The huge success of Pottery Palooza - An interview with Troy Aiken

Updated: May 5

86 students attended the Pottery Palooza made it one of the most successful events of this year. We spoke with Troy Aiken, Assistant Professor of Arts at Clarke, one of the initiating heads and led the evening. He answered how the event was and why he thinks that so many students were interested in pottery.

The Pottery Palooza wasn't actually the original idea of the event, sponsored by the Arts at Clarke committee. Initially the night was designed as a "drawing and painting night" where students could doodle on paper, laid out on tables while food was offered. The committee then came to the conclusion that the students might not like that and Troy Aiken proposed a "hands on pottery night, where [the ceramics department] makes all the pieces and students can come in and paint on them". With that idea, the physical making of pieces is taken out of the equation and students can just work on painting their chosen pieces.

The evening eventually took place and although there were 60 slots initially planned, 84 students showed up and wanted to take part in the painting of pottery. As Troy told the Crux, the feeling he and his student workers had was fortunately right and they prepared 30 extra pieces. Despite the close call, every student found a piece to design and started painting for hours. Troy experienced the evening as there was "no space left to sit" in the ceramics department, because every seat was taken by students painting ceramic pieces.

The students start by putting on a pigment coat of their choice. After that is finished, Troy and his student workers add a layer of clear coat, put all the pieces back in the kiln and fire it. The process of firing the pieces makes everything food-, dishwasher-, and microwave-safe, so the students can actually use their own object. Troy believes that this is also a reason why the pottery palooza is so successful: Students have a personal takeaway in form of their piece.

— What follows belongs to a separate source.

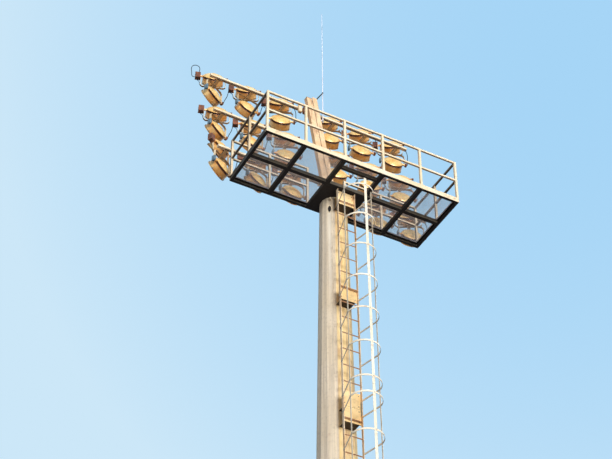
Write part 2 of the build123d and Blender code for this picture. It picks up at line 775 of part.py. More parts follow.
# Lightning rod: tapered spike on two stand-off arms at the head of the tray
with BuildPart() as lightning_rod:
    rod_x = tray_x + TRAY_WIDTH / 2 + ROD_STANDOFF
    rod_foot = SPINE_HEIGHT - ROD_OVERLAP
    lower_arm = rod_foot + ROD_ARM_FOOT
    rod_y = spine_centre(lower_arm + ROD_ARM_PITCH / 2) + tray_offset
    for height, radius in ((rod_foot, ROD_RADIUS), (rod_foot + ROD_HEIGHT, ROD_TIP_RADIUS)):
        with BuildSketch(Plane.XY.offset(PLATFORM_UNDERSIDE + height)):
            with Locations((rod_x, rod_y)):
                RegularPolygon(radius, ROD_SIDES)
    loft(ruled=True)
    arm_end = tray_x + TRAY_WIDTH / 2 + RUNNING_GAP
    for height in (lower_arm, lower_arm + ROD_ARM_PITCH):
        with Locations(((arm_end + rod_x) / 2, rod_y, PLATFORM_UNDERSIDE + height)):
            Box(rod_x - arm_end, ROD_ARM, ROD_ARM)
save(lightning_rod.part, "lightning_rod")
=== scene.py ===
import json
import logging
import math
import random
from dataclasses import dataclass
from enum import Enum
from typing import Callable, Iterable, Sequence

import bpy
from mathutils import Matrix, Vector


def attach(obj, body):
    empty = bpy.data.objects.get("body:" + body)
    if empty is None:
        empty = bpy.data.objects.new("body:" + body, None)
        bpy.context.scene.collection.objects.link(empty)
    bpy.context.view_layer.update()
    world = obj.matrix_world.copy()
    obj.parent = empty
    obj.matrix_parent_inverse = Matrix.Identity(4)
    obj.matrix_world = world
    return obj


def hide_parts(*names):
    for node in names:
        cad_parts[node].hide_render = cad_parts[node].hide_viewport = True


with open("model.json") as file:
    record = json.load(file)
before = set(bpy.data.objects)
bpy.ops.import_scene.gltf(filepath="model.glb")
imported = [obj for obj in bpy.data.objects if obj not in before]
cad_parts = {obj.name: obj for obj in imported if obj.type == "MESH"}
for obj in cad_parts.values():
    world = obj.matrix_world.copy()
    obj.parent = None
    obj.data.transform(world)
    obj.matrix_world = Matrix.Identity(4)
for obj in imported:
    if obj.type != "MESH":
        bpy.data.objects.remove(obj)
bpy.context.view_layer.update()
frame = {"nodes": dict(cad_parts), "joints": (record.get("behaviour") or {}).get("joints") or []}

LOG = logging.getLogger("pylon")
Point = Sequence[float]
Piece = bpy.types.Object
Finish = bpy.types.Material
Socket = bpy.types.NodeSocket
PYLON = "pylon"
FULL_TURN = 2 * math.pi
UP = Vector((0, 0, 1))
RIGHT = Vector((1, 0, 0))
HEIGHT_TO_X = Matrix.Rotation(math.pi / 2, 4, "Y")
END_EASE = 0.3
# Numbers of the Mix node's colour sockets and of its colour output
MIX_COLOURS = (6, 7)
MIX_RESULT = 2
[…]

While every piece was art, some outstanding pieces that Troy still remembers are bowls with very realistic cherries that even have lighting and shading on them, as well as a bowl with an octopus that wrappes his tentacles around the outside. He also admired the hard work to paint tiny little beautiful flowers on one piece a student made.

Right now the department is working on repeating the pottery palooza in the future. The thrilled initiator hopes to make another night possible next fall, so that the palooza takes place on a yearly basis. For this to take place a sponsor has to be found either again through Arts at Clarke or through the newly founded ceramics club at Clarke. The club features interested students from the ceramics courses that are also involved in the Pottery Sale that took place this week. This is an opportunity for those students to showcase their work over the whole semester and they get a 100% of the profits. Every student can decide on the number of pieces they want to sell, where beginner classes tend to have about 10-15 pieces, while the advanced ceramics students make up to 30-40 pieces a semester.

Troy encourages students to try out pottery painting the next time as well. He believes that one of the best experiences is talking and painting side by side with students that one may never have met before. He saw students starting to talk and then sitting together for hours while finishing their work of art.